While many of PUNK’s guest appearances bolster the record, the necessity of others is up for debate. In the aforementioned Complex interview, Jeffrey said that the album was all about one thing, and detailed the difficulties of staying in just one lane. “The hard part about this sh*t is making 12, 14, 16 songs about one thing, without crossing up and saying the same thing.” 

But PUNK contains 20 songs. And while appearances from Drake, Travis Scott, and Doja Cat are always welcome, tracks like “Bubbly” and “Icy Hot” are almost certainly included for streaming and playlist purposes. “Icy Hot,” which sees Thugger and Doja coming together on a Playboi Carti-esque hook and verses with lines like, “He said I’m wifey type, he throw dick like bouquet,” don’t necessarily fit PUNK’s overarching message. And even though Scott skates all over some bass-heavy, quintessential Wheezy production and Drizzy slides through with an endless barrage of quotables perfect for a slimy IG caption, their appearances stand out in artistic contrast among a record full of straightforward storytelling.

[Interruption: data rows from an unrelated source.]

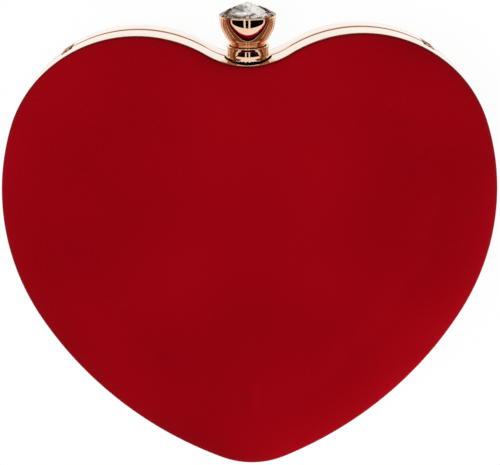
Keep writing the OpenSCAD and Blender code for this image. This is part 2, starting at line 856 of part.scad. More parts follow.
module right_loop_bracket() {
  color("#c8966f")
    loop_bracket(0);
}
module left_loop_pin() {
  color("#9a9da2")
    loop_pin(1);
}
module right_loop_pin() {
  color("#9a9da2")
    loop_pin(0);
}
module left_chain_loop() {
  color("#d8a27c")
    chain_loop(1);
}
module right_chain_loop() {
  color("#d8a27c")
    chain_loop(0);
}

back_rim();
back_shell();
back_padding();
back_velvet();
back_lining();
back_hinge_leaf();
back_hinge_rivet(-1);  // back_left_hinge_rivet
back_hinge_rivet(1);  // back_right_hinge_rivet
hinge_pin();
clasp_collar();
collar_rivet(-1);  // left_collar_rivet
collar_rivet(1);  // right_collar_rivet
clasp_spring();
left_loop_bracket();
right_loop_bracket();
left_loop_pin();
right_loop_pin();
front_rim();
front_shell();
front_padding();
front_velvet();
front_lining();
front_hinge_leaf();
front_hinge_rivet(-1);  // front_left_hinge_rivet
front_hinge_rivet(1);  // front_right_hinge_rivet
strike_plate();
strike_rivet(-1);  // left_strike_rivet
strike_rivet(1);  // right_strike_rivet
knob_cup();
knob_stem();
latch_hook();
crystal();
crystal_bezel();
left_chain_loop();
right_chain_loop();
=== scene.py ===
"""Heart shaped evening clutch: velvet covers in rose gold rims, with a crystal press knob.

All shapes are worked out in millimetres, in the frame of the solid model: x to the right, y from
the tip towards the knob, and z out of the front cover. Both halves are drawn from the plane where
the rims part, so most shapes have a distance w from that plane and a side, +1 in front and -1 at
the back. Heights over the floor of the cleft, along the knob's axis, are called v.
"""
import json
import math
import bmesh
import bpy
import numpy as np
from mathutils import Matrix, Vector

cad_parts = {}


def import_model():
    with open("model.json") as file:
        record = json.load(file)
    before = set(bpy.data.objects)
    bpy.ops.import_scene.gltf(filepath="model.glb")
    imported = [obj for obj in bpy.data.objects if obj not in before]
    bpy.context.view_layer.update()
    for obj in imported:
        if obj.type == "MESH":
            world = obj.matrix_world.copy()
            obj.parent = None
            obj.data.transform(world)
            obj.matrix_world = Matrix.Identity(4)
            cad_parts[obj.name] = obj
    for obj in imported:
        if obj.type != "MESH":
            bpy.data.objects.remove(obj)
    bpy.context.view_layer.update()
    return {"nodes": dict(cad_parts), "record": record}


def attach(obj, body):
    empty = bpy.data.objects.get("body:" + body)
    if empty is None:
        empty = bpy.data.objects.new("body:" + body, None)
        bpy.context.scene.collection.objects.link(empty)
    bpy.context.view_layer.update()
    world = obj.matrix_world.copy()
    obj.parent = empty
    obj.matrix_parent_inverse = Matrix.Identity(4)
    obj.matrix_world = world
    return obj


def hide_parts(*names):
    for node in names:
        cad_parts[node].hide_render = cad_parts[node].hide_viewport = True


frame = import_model()
MM = 0.001


# ---------------------------------------------------------------------- camera
def camera():
    """The photograph's camera, fitted to the outline: place, target, roll and focal length."""
    place, target = np.array([-5.0, 198.06, 547.73]), np.array([-0.18, 11.65, 35.6])
    roll_angle, focal_px, width_px, sensor = -0.012, 1336.3, 500, 36.0
    look = (target - place) / np.linalg.norm(target - place)
    right = np.cross(look, [0, 1, 0])
    right /= np.linalg.norm(right)
    up = np.cross(right, look)
    c, s = math.cos(roll_angle), math.sin(roll_angle)
    data = bpy.data.cameras.new("camera")
    data.sensor_width, data.lens = sensor, focal_px / width_px * sensor
    data.clip_start, data.clip_end = 0.01, 20
    seen = bpy.data.objects.new("camera", data)
    bpy.context.scene.collection.objects.link(seen)
    axes = np.stack([c * right + s * up, c * up - s * right, -look], 1)
    seen.matrix_world = Matrix.Translation(place * MM) @ Matrix(axes.tolist()).to_4x4()
    bpy.context.scene.camera = seen


camera()

# Sizes of the purse, as in the solids: the outline, the rims' section, and the covers' rolled edge
HEART_W, HEART_H = 200.0, 187.2
LOBE_R, SHOULDER_R, SIDE_R, TIP_R = 53.5, 100.0, 156.0, 34.0
SHOULDER_AT, CLEFT_DEPTH = 71.0, 12.4
RIM_LOW, RIM_HIGH, RIM_WALL, RIM_DRAFT, RIM_LIP, RIM_LIP_T = 0.15, 11.45, 1.2, 0.45, 4.0, 1.2
COVER_HIGH, ROLL_W, ROLL_LOW = 24.05, 24.0, 12.55
PARTING_Z = 24.05
FRONT, BACK = 1, -1
HALVES = {FRONT: ("front", "front_half"), BACK: ("back", "back_half")}


# --------------------------------------------------------------------- outline
def compass(t):
    """Unit vectors at angles t in degrees, clockwise from +Y: (sin t, cos t)."""
    t = np.radians(t)
    return np.stack([np.sin(t), np.cos(t)], -1)


def heading(v):
    """The clockwise angle from +Y of a vector, in degrees."""
    return math.degrees(math.atan2(v[0], v[1]))


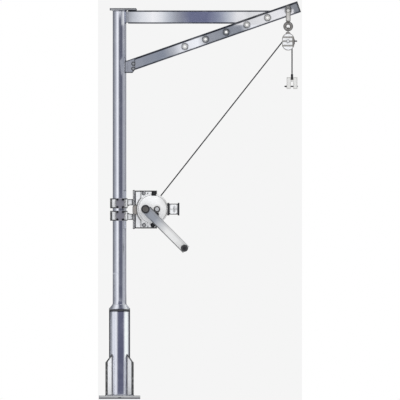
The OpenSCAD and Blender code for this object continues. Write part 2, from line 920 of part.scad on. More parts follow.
module drum() {
    color(steel) {
        shaft(core_r, drum_x, winch_z, -flange_in, flange_in);
        for (y0 = [-flange_in - flange_t, flange_in]) shaft(flange_r, drum_x, winch_z, y0, y0 + flange_t);
        shaft(drum_shaft_r, drum_x, winch_z, -ratchet_out - 3, side_out + 8);
    }
}

module rope_windings() {
    color(wire) {
        for (i = [0 : layer_1_turns - 1])
            y_ring(layer_1_r, rope_r, drum_x, (i - (layer_1_turns - 1) / 2) * turn_pitch, winch_z);
        for (i = [1 : layer_2_turns])
            y_ring(drum_pitch_r, rope_r, drum_x, -i * turn_pitch, winch_z);
    }
}

// ---- rope and end fitting ----

module rope_run() {
    leave = rope_angle + 90;
    seam = 0.01;             // keeps the straight run and its two arcs solids of their own
    color(wire) {
        y_ring(drum_pitch_r, rope_r, drum_x, 0, winch_z, 170, leave);
        translate([drum_x + drum_pitch_r * cos(leave), 0, winch_z + drum_pitch_r * sin(leave)])
            rotate([0, 90 - rope_angle, 0]) translate([0, 0, seam]) cylinder(r = rope_r, h = rope_length - 2 * seam);
        y_ring(sheave_pitch_r, rope_r, sheave_x, 0, sheave_z, leave, 0);
    }
}

module rope_fall() {
    color(wire) translate([fall_x, 0, ferrule_high])
        cylinder(r = rope_r, h = sheave_z - ferrule_high);
}

module rope_ferrule() {
    color(dark) translate([fall_x, 0, bridge_high]) cylinder(r = ferrule_r, h = ferrule_high - bridge_high);
}

module clevis() {
    cheek = (clevis_w - clevis_gap) / 2;
    color(zinc) difference() {
        union() {
            for (x = [-clevis_w / 2, clevis_gap / 2])
                translate([fall_x + x, -clevis_t / 2, clevis_low]) cube([cheek, clevis_t, clevis_high - clevis_low]);
            translate([fall_x - clevis_gap / 2, -clevis_t / 2, bridge_low])
                cube([clevis_gap, clevis_t, bridge_high - bridge_low]);
        }
        translate([fall_x - clevis_w, 0, clevis_pin_z]) rotate([0, 90, 0]) cylinder(r = 4.1, h = 2 * clevis_w);
    }
}

module clevis_pin() {
    head = 14;
    color(dark) translate([fall_x, 0, clevis_pin_z]) rotate([0, 90, 0]) {
        translate([0, 0, -clevis_w / 2 - 1]) cylinder(r = 4, h = clevis_w + 4);
        translate([0, 0, -clevis_w / 2 - head]) cylinder(r1 = 3, r2 = 6, h = head);
    }
}

base_plate();
gusset_front_left();
gusset_front_right();
gusset_back_left();
gusset_back_right();
socket_tube();
bottom_bush();
top_bush();
mast_tube();
rain_collar();
cap_plate();
top_bar();
boom_bracket();
bracket_bolts();
boom();
boom_bushes();
boom_end_cap();
hanger_stirrup();
hanger_pin();
eye_bolt();
block_eye();
block_front();
block_back();
block_ribs();
block_side();
block_axle();
clamp_upper();
clamp_lower();
clamp_jaws();
clamp_bolts();
winch_back_plate();
winch_side_front();
winch_side_back();
winch_stiffeners();
winch_spacers();
gear_cover();
cover_bolts();
side_box();
side_box_ends();
frame_pads();
pawl();
rope_run();
crank_shaft();
pinion();
crank_arm();
crank_hub();
grip_spindle();
crank_grip();
drum();
drum_gear();
ratchet();
rope_windings();
sheave();
rope_fall();
rope_ferrule();
clevis();
clevis_pin();
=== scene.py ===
"""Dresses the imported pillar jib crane: finishes, welds, wire rope and small fasteners on the CAD frame."""
import json
import math

import bmesh
import bpy
from mathutils import Matrix, Vector


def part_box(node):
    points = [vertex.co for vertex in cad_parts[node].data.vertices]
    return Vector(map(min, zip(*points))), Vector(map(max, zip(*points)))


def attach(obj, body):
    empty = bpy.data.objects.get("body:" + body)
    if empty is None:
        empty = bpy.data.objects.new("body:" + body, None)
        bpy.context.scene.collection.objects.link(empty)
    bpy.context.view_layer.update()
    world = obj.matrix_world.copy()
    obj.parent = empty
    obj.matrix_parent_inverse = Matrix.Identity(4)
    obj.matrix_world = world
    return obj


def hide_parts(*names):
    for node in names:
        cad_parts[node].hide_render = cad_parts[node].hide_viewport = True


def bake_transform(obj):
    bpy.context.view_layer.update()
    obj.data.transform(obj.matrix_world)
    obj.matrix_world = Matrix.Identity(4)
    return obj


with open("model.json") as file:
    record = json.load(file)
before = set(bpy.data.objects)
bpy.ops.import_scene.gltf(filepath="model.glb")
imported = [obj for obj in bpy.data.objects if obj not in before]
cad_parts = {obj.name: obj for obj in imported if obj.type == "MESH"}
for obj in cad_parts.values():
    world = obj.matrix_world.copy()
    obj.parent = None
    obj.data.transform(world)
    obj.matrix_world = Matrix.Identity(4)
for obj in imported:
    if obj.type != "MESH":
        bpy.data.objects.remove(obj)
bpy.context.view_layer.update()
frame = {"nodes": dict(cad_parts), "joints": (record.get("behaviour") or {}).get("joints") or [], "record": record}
NODES = frame["nodes"]

MM = 0.001
JOINT_AT = {j["child"]: Vector(j.get("pos_m", (0, 0, 0))) for j in frame["joints"]}


# ---- places read from the frame ----

def middle(node):
    low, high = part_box(node)
    return (low + high) / 2


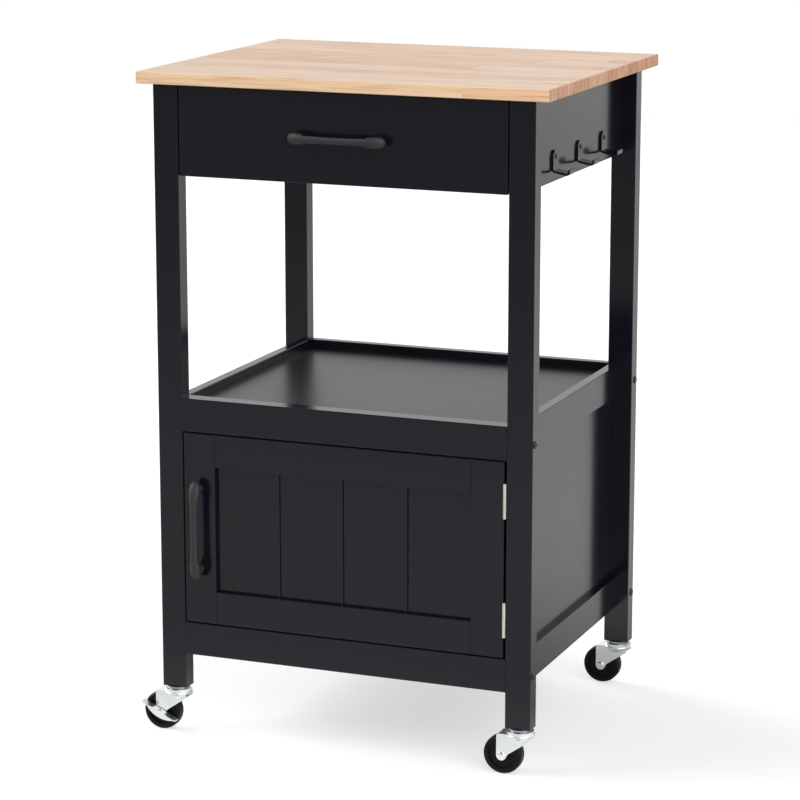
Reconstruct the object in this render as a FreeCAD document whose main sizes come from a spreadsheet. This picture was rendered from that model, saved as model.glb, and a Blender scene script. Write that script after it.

“Hate The Game,” PUNK’s second-to-last track, is the most “punk” sounding record on the entire album, with Thug rapping about having sex on the first night and never calling again over a 2000s pop-punk inspired instrumental. But Future’s hook from “Peepin Out The Window,” best describes the project as a whole. “Peepin’ out the window,” Young Thug’s “Super Slimey” collaborator raps. “All I see is a bunch of opps trying to rise from the dead, wanna smoke me like I’m Indo.”

PUNK, Young Thug’s second studio album, is not a “punk” album. It’s a presentation of his evolution as an artist, and as a person. From blunt smoke wafting over Italian waters on “Die Slow” to the soft-spoken, Mac Miller-assisted “Day Before,” PUNK puts lyrical content in front of sonic creativity.